Was habt ihr für Erfahrungen mit dem Gewässer gemacht?
Eignet der Kanal sich zum Karpfenangeln und Feedern?


----------



## HAPE-1909 (12. Februar 2012)

*AW: Nordhorn Almelo- Kanal*

Gute Frage!

Habe den letztens auch mal bei GoogleEarth gefunden und für ziemlich interessant befunden... 
Habe allerdings absolut keine Ahnung, wie es da wirklich vor Ort aussieht.
Mal sehen, werd ich vielleicht im Frühjahr mal unter die Lupe nehmen, wenn es wärmer ist... 
Bis dahin fahr ich nur dahin, was ich auch kenne...


----------



## Heiko112 (13. Februar 2012)

*AW: Nordhorn Almelo- Kanal*

Moin Moin

Wohne ja nur einen Steinwurf entfernt vom Nordhorn Almelo Kanaal.

Auf Karpfen wird dort eigentlich nicht gezielt geangelt. Feedern kann man da an ein paar wenige Stellen. Das problem ist das der Kanaal sehr flach ist.

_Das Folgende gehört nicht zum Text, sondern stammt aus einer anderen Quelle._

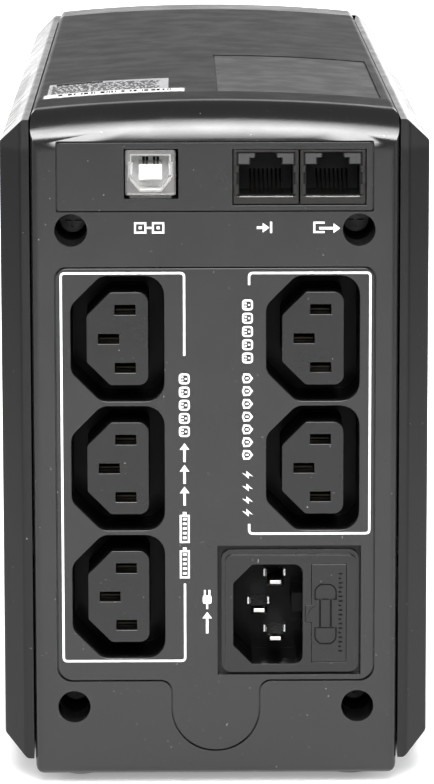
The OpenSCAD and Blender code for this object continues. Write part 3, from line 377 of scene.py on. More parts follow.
def printed(name, color, gloss=0.5):
    """Screen-printed ink, slightly uneven."""
    n = Nodes(name)
    n.surface.inputs["Specular IOR Level"].default_value = gloss
    patch = n.noise(0.5, 3.0, 0.6)
    n.set(base_color=n.mix(n.ramp(patch, 0.3, 0.7), rgba(color, 0.93), rgba(color)))
    n.set(roughness=n.ramp(patch, 0.3, 0.7, 0.4, 0.53))
    n.set(normal=n.bump(patch, 0.004))
    return n.material


def film(name, color, mottle, grain, rough=0.35, wave=0.03):
    """Label film with a fine mottle under its gloss."""
    n = Nodes(name)
    speckle = n.noise(grain, 2.0, 0.6)
    n.set(base_color=n.mix(n.ramp(speckle, 0.42, 0.58), rgba(color), rgba(mottle)))
    n.set(roughness=n.ramp(n.noise(8.0), 0.3, 0.7, rough - 0.05, rough + 0.1))
    n.set(normal=n.bump(n.noise(5.0, 2.0), wave))
    return n.material


def insulated(name, color):
    """Vinyl wire insulation with faint extrusion lines."""
    n = Nodes(name)
    n.set(base_color=n.mix(n.noise(5.0), rgba(color, 0.85), rgba(color, 1.1)))
    n.set(roughness=n.ramp(n.noise(2.0), 0.3, 0.7, 0.32, 0.45))
    n.set(normal=n.bump(n.noise(0.4, 2.0), 0.01))
    return n.material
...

Die "wenigen Tiefen" Stellen sind meist vor den Wehren. 

Allerdings kann man da dann auch gut Fangen, ist dann aber auch recht schnell überlaufen.


----------



## HAPE-1909 (13. Februar 2012)

*AW: Nordhorn Almelo- Kanal*

Was für Fischarten sind denn generell drin zu finden? 

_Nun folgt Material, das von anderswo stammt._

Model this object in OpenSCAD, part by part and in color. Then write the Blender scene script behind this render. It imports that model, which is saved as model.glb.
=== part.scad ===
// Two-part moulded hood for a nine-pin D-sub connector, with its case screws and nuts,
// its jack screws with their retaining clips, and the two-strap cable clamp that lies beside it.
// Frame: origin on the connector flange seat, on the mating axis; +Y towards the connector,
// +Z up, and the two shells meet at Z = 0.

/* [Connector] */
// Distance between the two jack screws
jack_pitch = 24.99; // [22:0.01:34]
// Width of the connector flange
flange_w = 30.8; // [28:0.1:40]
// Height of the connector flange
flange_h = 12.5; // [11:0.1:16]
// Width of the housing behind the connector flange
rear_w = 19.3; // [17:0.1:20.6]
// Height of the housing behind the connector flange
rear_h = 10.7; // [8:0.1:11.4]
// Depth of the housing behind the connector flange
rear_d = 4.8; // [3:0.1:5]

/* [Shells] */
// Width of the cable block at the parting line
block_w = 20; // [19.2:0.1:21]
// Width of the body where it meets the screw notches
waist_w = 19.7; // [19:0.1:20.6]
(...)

Nicht, das man mal nen Ansitz (beispielsweise auf Zander) auf einen Fisch macht, aber letztlich gar keine Chance darauf hat...


----------



## Heiko112 (14. Februar 2012)

*AW: Nordhorn Almelo- Kanal*

Wenn Raubfisch dann Hecht und Barsch. 

Aber Weißfisch wie Brassen und Rotaugen sind da schon eher ein Versuch wert.


----------



## vechtehunter (14. Februar 2012)

*AW: Nordhorn Almelo- Kanal*

Wisst ihr im Kanal bestimmte gute stellen oder auch genannt Hot Spods wo sich die Weißfische dort aufhalten weil es dort ja flacher ist?


----------



## HAPE-1909 (14. Februar 2012)

*AW: Nordhorn Almelo- Kanal*

Hot-Spots müssen nicht zwangsläufig niedrige Bereiche sein!

Glaube kaum, das hier jemand seine Hotspots verrät.
Aber ein Kanal ist in der Regel recht eintönig - alles was ungewöhnlich ist, können ganz schnell Hotspots sein...

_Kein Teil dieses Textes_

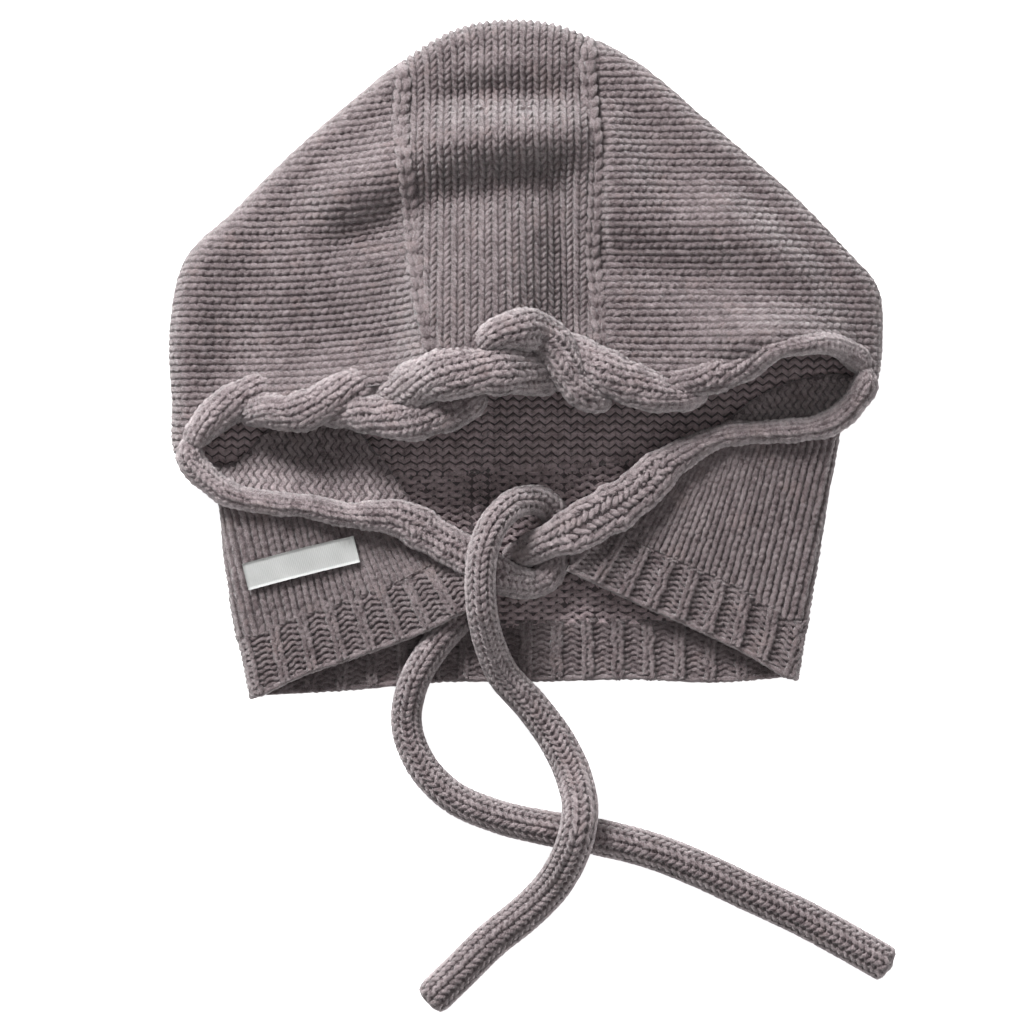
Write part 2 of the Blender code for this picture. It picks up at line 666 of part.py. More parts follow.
def cape_rows(steps, above_hem):
    """Points of the cape, round from one front tip to the other: above its hem, or the hem itself.

    steps run from 0 to 1 down the part that is asked for.
    """
    out = np.linspace(0, 1, CAPE_FRONT_COLUMNS)
    wide = np.linspace(0, 1, CAPE_BACK_COLUMNS)

    def depths(upper, lower):
        start = hem_starts(upper, lower)
        if above_hem:
            return steps[:, None] * start
        start = start + HEM_CLEARANCE / np.linalg.norm(upper - lower, axis=1)
        return start + steps[:, None] * (1 - start)

    rows = {}
    for side, edge, top, hem in (
        ("left", CAPE_FOLD_LEFT, FRONT_TOP_LEFT, FRONT_HEM_LEFT),
        ("right", CAPE_FOLD_RIGHT, FRONT_TOP_RIGHT, FRONT_HEM_RIGHT),
    ):
        upper, lower = along(top, out, "x", "y"), along(hem, out, "x", "y")
        down = depths(upper, lower)
        arc = fold_arc(edge, down[:, -1], down[:, -1], CAPE_FOLD_REACH, CAPE_HEIGHT, CAPE_FOLD_STEPS)
        plan = upper + (lower - upper) * down[..., None]
        plan = plan + (arc[:, 0, :2] - plan[:, -1])[:, None] * (out**4)[None, :, None]
        rows[side] = raised(plan, cape_height(plan[..., 0], plan[..., 1])), arc
    upper, lower = along(BACK_TOP, wide, "x", "y"), along(BACK_HEM, wide, "x", "y")
    plan = upper + (lower - upper) * depths(upper, lower)[..., None]
    left_end, right_end = rows["left"][1][:, -1, :2], rows["right"][1][:, -1, :2]
    plan = plan + (left_end - plan[:, 0])[:, None] * ((1 - wide) ** 4)[None, :, None]
    plan = plan + (right_end - plan[:, -1])[:, None] * (wide**4)[None, :, None]
    back = raised(plan, np.full(plan.shape[:2], WALL / 2))
    left_front, left_arc = rows["left"]
    right_front, right_arc = rows["right"]
    from_left = [left_front[:, :-1], left_arc]
    to_right = [right_arc[:, ::-1], right_front[:, ::-1][:, 1:]]
    return np.concatenate(from_left + [back[:, 1:-1]] + to_right, axis=1)


def resampled(grid, count):
    """Every row of a grid at count even steps of its own length."""
    rows = []
    for row in grid:
        run = np.concatenate([[0], np.cumsum(np.linalg.norm(np.diff(row, axis=0), axis=1))])
        at = np.linspace(0, run[-1], count)
        rows.append(np.stack([np.interp(at, run, row[:, k]) for k in range(3)], axis=1))
    return np.array(rows)


def grid_normals(grid):
    normals = np.cross(np.gradient(grid, axis=0), np.gradient(grid, axis=1))
    return normals / np.linalg.norm(normals, axis=2)[..., None]


def ribbed_hem(material):
    """The cape's last rows, in ribs that stand inwards."""
    plain = cape_rows(np.linspace(0, 1, HEM_ROWS), above_hem=False)
    length = np.linalg.norm(np.diff(plain[-1], axis=0), axis=1).sum()
    count = int(round(length / RIB_PITCH)) * SAMPLES_PER_RIB + 1
    grid = resampled(plain, count)
    phase = 2 * np.pi * np.arange(count) / SAMPLES_PER_RIB
    depth = RIB_DEPTH * (1 - np.cos(phase)) / 2
    inwards = grid_normals(grid)
    return sheet("ribbed_hem", grid + inwards * depth[None, :, None], material)


def tie(name, rows, material):
    route = along(rows, np.linspace(0, 1, 20 * len(rows["x"])), "x", "y", "z")
    run = np.concatenate([[0], np.cumsum(np.linalg.norm(np.diff(route, axis=0), axis=1))])
    at = np.linspace(0, run[-1], TIE_STEPS)
    even = np.stack([np.interp(at, run, route[:, k]) for k in range(3)], axis=1)
    return curve_tube(name, even, TIE_RADIUS, 2, material)


def label(material):
    """A bare woven tape, sewn down at its ends."""
    long, wide = np.meshgrid(np.linspace(-0.5, 0.5, 9), np.linspace(-0.5, 0.5, 3), indexing="ij")
    turn = np.radians(LABEL_TURN)
    u, v = long * LABEL_LENGTH, wide * LABEL_WIDTH
    x = LABEL_CENTRE[0] + u * np.cos(turn) - v * np.sin(turn)
    y = LABEL_CENTRE[1] + u * np.sin(turn) + v * np.cos(turn)
    z = cape_height(x, y) + (WALL + LABEL_THICKNESS) / 2 + LABEL_SEAT + LABEL_BOW * np.cos(np.pi * long)
    piece = sheet("label", np.stack([x, y, z], axis=-1), material)
    piece.modifiers["wall"].thickness = LABEL_THICKNESS * MM
    return piece


def build():
    for old in list(bpy.data.objects):
        bpy.data.objects.remove(old, do_unlink=True)
    body = knit("wool_knit", (0.205, 0.165, 0.168))
    rolled = knit("casing_knit", (0.225, 0.182, 0.185))
    ribbed = knit("rib_knit", (0.2, 0.16, 0.163))
    chain = knit("seam_chain", (0.24, 0.197, 0.2))
    tied = knit("tie_knit", (0.215, 0.172, 0.175))
    tape = knit("label_tape", (0.7, 0.7, 0.69), 0.45)

    turns = bpy.data.collections.new("casing_turns")
    clearance = bpy.data.collections.new("casing_clearance")
    for collection in (turns, clearance):
        bpy.context.scene.collection.children.link(collection)
    bands = [
        ("left_band", LEFT_BAND, False, True),
        ("right_band", RIGHT_BAND, True, False),
        ("left_lapel", LEFT_LAPEL, True, True),
        ("right_lapel", RIGHT_LAPEL, True, True),
    ]
    bands += [(f"brim_turn_{i + 1}", rows, True, True) for i, rows in enumerate(BRIM_TURNS)]
    for name, rows, round_start, round_end in bands:
        shape = dict(round_start=round_start, round_end=round_end)
        set_aside(tube(name + "_room", rows, rolled, extra=GAP, **shape), clearance)
        if name != "left_band":
            set_aside(tube(name, rows, rolled, **shape), turns)
    casing = tube("face_casing", LEFT_BAND, rolled, round_start=False)
    boolean(casing, "UNION", turns)

    left_top = fraction_nearest(HOOD_EDGE, LEFT_SEAM_TOP)
    right_top = fraction_nearest(HOOD_EDGE, RIGHT_SEAM_TOP)
    left_corner = fraction_nearest(HOOD_EDGE, LEFT_CORNER)
    right_corner = fraction_nearest(HOOD_EDGE, RIGHT_CORNER)
    to_side = SIDE_FROM_SEAM / HOOD_EDGE_LENGTH
    to_crown = CROWN_FROM_SEAM / HOOD_EDGE_LENGTH
    hood = [
        side_panel(
            "side_panel_left", (SEAM_LEFT, BACK_SEAM_LEFT), BRIM_LEFT, NAPE_LEFT,
            left_top - to_side, left_corner, 0.0, -1, body,
        ),
        side_panel(
            "side_panel_right", (SEAM_RIGHT, BACK_SEAM_RIGHT), BRIM_RIGHT, NAPE_RIGHT,
            right_top + to_side, right_corner, 1.0, 1, body,
        ),
        crown_panel(body, left_top + to_crown, right_top - to_crown),
        seam_cord("seam_chain_left", SEAM_LEFT, left_top, chain),
        seam_cord("seam_chain_right", SEAM_RIGHT, right_top, chain),
    ]
    cape = sheet("neck_cape", cape_rows(np.linspace(0, 1, CAPE_ROWS), above_hem=True), body)
    for piece in (*hood, cape, ribbed_hem(ribbed)):
        boolean(piece, "DIFFERENCE", clearance)
    tie("tie_left", TIE_LEFT, tied)
    tie("tie_right", TIE_RIGHT, tied)
    label(tape)


build()
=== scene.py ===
"""A child's knitted balaclava in heather wool, lying on a pale floor with its ties knotted.

Each panel is a thin ground cloth with its yarn knitted over it, loop by loop, by one Geometry
Nodes tree. The rolled casing and the ties are knitted in the round over a core. The knits'
ground cloths and the cores of the casing and ties are dark wool: painted shade between the
loops. Tables are in millimetres, in the frame that the balaclava lies in, and turn to metres.
"""

import math

import bpy
import numpy as np
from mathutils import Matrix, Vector


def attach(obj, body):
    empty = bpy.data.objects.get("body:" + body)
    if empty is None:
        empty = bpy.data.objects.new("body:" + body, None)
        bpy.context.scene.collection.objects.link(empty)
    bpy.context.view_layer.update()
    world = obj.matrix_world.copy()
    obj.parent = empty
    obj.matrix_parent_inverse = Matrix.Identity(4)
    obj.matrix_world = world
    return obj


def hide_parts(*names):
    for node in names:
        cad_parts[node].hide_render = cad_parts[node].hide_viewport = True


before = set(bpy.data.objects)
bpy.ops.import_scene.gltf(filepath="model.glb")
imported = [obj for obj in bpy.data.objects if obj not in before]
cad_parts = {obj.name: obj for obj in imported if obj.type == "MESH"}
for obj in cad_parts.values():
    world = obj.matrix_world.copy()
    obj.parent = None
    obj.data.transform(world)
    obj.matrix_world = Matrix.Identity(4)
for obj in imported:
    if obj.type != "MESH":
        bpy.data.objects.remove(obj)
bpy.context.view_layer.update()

MM = 0.001
ORIGIN = np.array([0.0, 1.1, 0.0])  # middle of the balaclava's box, on the floor

# Cloth and yarn
BACK_HEIGHT = 3.1  # middle of the back layer above the floor
BACK_SEAM_DIP = 1.1  # how much lower it lies along the centre-back seam
BACK_SEAM_DIP_WIDTH = 2.4
BACK_SEAM_LIP = 2.2  # how much the cloth rises to the left of that seam
BACK_SEAM_LIP_WIDTH = 3.5
BACK_SEAM_LIP_AT = 6.0  # from the seam
YARN_PROUD = 0.6  # how far the yarn stands out past the cloth's own outline
HAZE = 1.4  # how far the light on the yarn follows its cloth
HAZE_EDGE = 4  # how fast that sets in as the yarn turns from edge-on to facing out
GROUND = 1.4  # thickness of the ground cloth under the yarn
THIN_GROUND = 0.6  # where loops show deep
CAPE_GROUND = 0.85  # in the cape's fronts
HEM_GROUND = 0.5
HEM_GROUND_SINK = 0.15  # how far the hem's lies behind its middle
YARN = 1.12  # radius
PLUMP = 0.1  # how much thicker the yarn is where it shows on the face
LOOP_LEAN = 0.215  # how far a loop's sides lean, as a share of a wale
LOOP_REACH = 0.8  # half its height, in courses
LOOP_DEPTH = 0.56  # how far it stands out on the face and in on the back
UNEVEN = 0.22  # how far stitches stray from their places
LONGEST_STEP = 2.8  # between two points of one strand: the strand ends where a step is longer

# Stitch sizes: wale is across a column of stitches, course along it
SIDE_WALE, SIDE_COURSE = 4.8, 2.7
CROWN_WALE, CROWN_COURSE = 4.75, 2.4
CAPE_WALE, CAPE_COURSE = 5.4, 2.68
BACK_WALE, BACK_COURSE = 4.5, 2.8
ROUND_COURSE = 2.6  # of the ties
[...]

(kleine Einläufe, Häfen, Wendebecken, Steinpackung wenn sonst nur Spundwände vorhanden sind, usw.)

Augen aufhalten und nicht vergessen: Rute ins Wasser und testen testen testen...


----------



## vechtehunter (19. Februar 2012)

*AW: Nordhorn Almelo- Kanal*

Danke, aber ich meinte ob in dem eher flachen Kanal die tiefen  Stellen z.B vor Wehren Hotspods sind.


----------



## peterung (31. Mai 2015)

*AW: Nordhorn Almelo- Kanal*

ich habe eine bitte kann jemand mir sagen gute stellen für angeln in holland.ich wohne in schüttorf und habe fischpass von 45 euro für holland.ich bevorzüge stille gewässer,keine fliessendes wasser.meine rede ist für region losser,de lutte.denekamf,enschede,aber keine campingplätze oder recreative parks.wenn jemand mir helfen kann grosser dank


----------



## Dieter1952 (1. Juni 2015)

*AW: Nordhorn Almelo- Kanal*



peterung schrieb:


> ich habe eine bitte kann jemand mir sagen gute stellen für angeln in holland.ich wohne in schüttorf und habe fischpass von 45 euro für holland.ich bevorzüge stille gewässer,keine fliessendes wasser.meine rede ist für region losser,de lutte.denekamf,enschede,aber keine campingplätze oder recreative parks.wenn jemand mir helfen kann grosser dank



Was möchtest Du fangen? Raubfisch? Friedfisch?


----------